This is the song that caused me the most issues. Up until the last week of mixing we didn’t have a version I was happy with, but I am very proud of it now. I almost didn’t put it on the record because it is so close to the bone it almost feels too self indulgent, but it was my intention to write a song that felt more vulnerable than anything I had ever written before’ Jehnny said of the track. ‘Romy was a huge influence for me to be able to do that. It’s a promise song, I wrote the verses on a plane as I was convinced it was going to crash. I was making promises to myself about what I was going to do differently if I survived. Death has been very present in my mind during the process of writing this record. It all started around Bowie’s death.
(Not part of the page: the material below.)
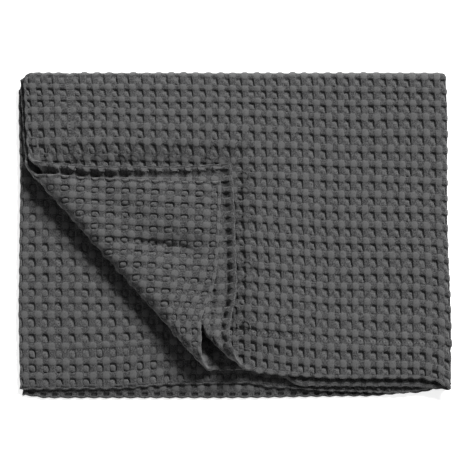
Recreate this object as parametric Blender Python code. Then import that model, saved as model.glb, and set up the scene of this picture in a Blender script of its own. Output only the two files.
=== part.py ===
"""Waffle weave cotton blanket, folded in quarters, with one corner turned over.

One piece of cloth is one closed solid. The script cuts the cloth's flat pattern, creases it
where it will bend, then lays every point of it where the folding puts it:

1. across the width the cloth is folded at the right, so the second layer runs back below the top;
2. along its length both layers are folded over the far side, so layers three and four lie below;
3. the near left corner of the two upper layers is turned up and over, towards the far right.

On the pattern, u runs along the width from the top layer's left hem (0), round the right fold
and back to the second layer's left hem. v runs along the length from the top layer's near hem
(0), over the far fold and back to the fourth layer's near hem.

Metres, +Z up. The blanket lies on z = 0, and its far fold is towards +Y.
"""
import math

import bmesh
import bpy
import numpy as np

# ---- The cloth -----------------------------------------------------------------------------
CLOTH_WIDTH = 1.000
CLOTH_LENGTH = 0.750
THICKNESS = 0.003          # a waffle weave is this thick over its ridges
LAYER_PITCH = 0.005        # from one layer's middle to the next one's

# ---- The quarter fold ----------------------------------------------------------------------
SIDE_FOLD_AT = 0.4965      # how far from the top layer's left hem the right fold lies, along u
FAR_FOLD_AT = 0.3655       # how far from the top layer's near hem the far fold lies, along v
SIDE_FOLD_RADIUS = LAYER_PITCH / 2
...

Romy adds “She played me the beginning lines and they were so instantly visual and different to anything I’d heard her say before, it was instantly a beautiful place to write from and explore.” She continues “It felt like her guard was dropping for a moment and she was inviting the listener in to get to know her vulnerable side, but with a sense that this invitation wouldn’t last for very long. Hearing the album version made me cry because it felt like it was my friend Camille, as I know her, a window behind the Jehnny Beth that the world sees

To Love Is To Live was recorded in Los Angeles, London, and Paris, and features a number of collaborators, including producers Flood, Atticus Ross, and longtime co-creator Johnny Hostile.  It also features guest turns from The xx’s Romy Madley Croft, actor Cillian Murphy, and IDLES’ Joe Talbot.  

Jehnny also released her debut collection of short stories, Crimes Against Love Memories (C.A.L.M), alongside a limited edition art book of photographs taken by Johnny Hostile on 9th July 2020 via White Rabbit. Both books are designed by Brian Roettinger from Willo Perron studio. A manifesto in the form of erotic monologues and dialogues, set to arouse and enlighten, Beth’s stories are punctuated by Hostile’s intimate photographs: they are the seeds from which her stories grew.